- Churchhouse displaying an Enigma machine
- Born: 30 December 1927 Higher Blackley, Manchester, England
- Died: 27 August 2018 (aged 90)

Academic work
- Discipline: Mathematician
- Sub-discipline: Cryptography, Number theory
- Institutions: Government Communications Headquarters, Atlas Computer Laboratory, Institute of Mathematics and its Applications, Cardiff University
- Notable works: Codes and Ciphers: Julius Caesar, the Enigma and the Internet. (2002)

= Robert Churchhouse =

British mathematician

Robert Francis Churchhouse CBE KSG, also known as Bob Churchhouse (30 December 1927 – 27 August 2018) was Professor of Computing Mathematics at Cardiff University and President of the Institute of Mathematics and its Applications.

==Early life and education==
Churchhouse was born on 30 December 1927 in Higher Blackley, Manchester. The son of Robert Francis, a laboratory assistant, and Agnes Churchhouse (née Howard), a cotton mill worker. Churchhouse grew up into a Roman Catholic family. He attended St Clare's RC Primary School, and then St Bede's College, Manchester from 1939 to 1946. He pursued an undergraduate education in mathematics at Manchester University, where he was taught by both Max Newman and Alan Turing, both now famous for their code breaking work at Bletchley Park in WW2. Churchhouse graduated with a first class honours degree and subsequently received an award to undertake a PhD in Number Theory at Trinity Hall, Cambridge under the supervision of Professor Louis J. Mordell. His time at Cambridge brought him into contact with other ex-Bletchley mathematicians.

==Career==
In 1952, for his national service, Churchhouse joined the Royal Navy Scientific Service, and then the Government Communications Headquarters (GCHQ) where he worked for 11 years in London, Cheltenham, and at the UK's embassy in Washington. The GCHQ was interested in his work in number theory, and he was initially interviewed in May 1952. During his time at the GCHQ, he worked with Hugh Alexander and Jack Good both of whom had also worked at Bletchley Park on the breaking of the Enigma code.
In 1962, he was appointed head of programming at the Atlas Computer Laboratory at Harwell where he worked on the Atlas I supercomputer until 1971.

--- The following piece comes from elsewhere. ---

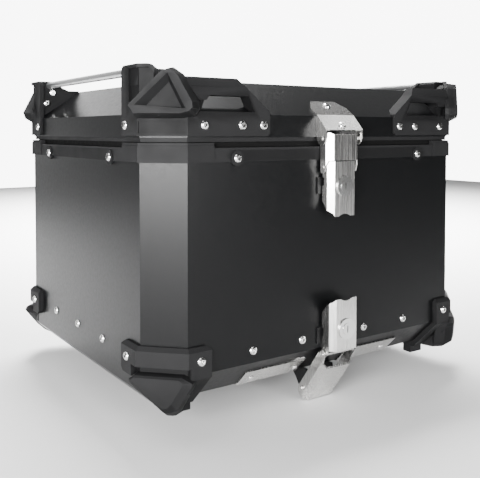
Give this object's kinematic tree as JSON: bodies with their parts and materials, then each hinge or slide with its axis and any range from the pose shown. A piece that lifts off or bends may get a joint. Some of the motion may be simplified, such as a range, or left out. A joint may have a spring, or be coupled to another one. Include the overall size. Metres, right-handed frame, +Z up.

Churchhouse left Atlas in 1971 and joined Cardiff University as an Inaugural Professor and head of the newly created Department of Computing Mathematics. He was also the Director of the Cardiff University Computer Centre for the early part of his tenure.

In 1965, Bob was asked to serve on the Flowers Committee responsible for the provision of computers to Universities and Research Councils and was subsequently asked to serve on the follow-up Computer Board. He chaired the Computer Board from 1979 to 1982 and was subsequently awarded a CBE for his services.

As a lifelong Catholic, he helped reorganise the Catholic Secondary Schools in Cardiff as well as serving on the Board of Governors of Saint David's Sixth Form College for 15 years. He was recognized for his service with a Papal Knighthood (KSG) in 1988.

==Bibliography==
===Books===
- Churchhouse, Robert (2002). "Codes and Ciphers: Julius Caesar, the Enigma and the Internet"
- Churchhouse, Robert (1981). "Handbook of Applicable Mathematics, Numerical Methods (Volume 3)"

===Selected publications===
- Churchhouse, Robert F. (1993). "Experience with some early computers"
- Churchhouse, R.F. Zanella, P. (Ed.). (1991). "Parallelism, fractal geometry and other aspects of computational mathematics". Singapore: World Scientific.
- Churchhouse, Robet F. (1969). "Congruence properties of the binary partition function"
- Churchhouse, Robert F. (1968). "The Riemann hypothesis and pseudorandom features of the Möbius sequence"
- Churchhouse, Robert F. (1968). "Covering sets and systems of congruences"
- Churchhouse, Robert F. (1954). "An Extension of the Minkowski-Hlawka Theorem"
- Churchhouse, Robert F. (1953). "A Criterion for Irrationality"

==Personal life==
Churchhouse married Julia McCarthey. They had three sons. Churchhouse died of heart failure on 27 August 2018 at the age of 90.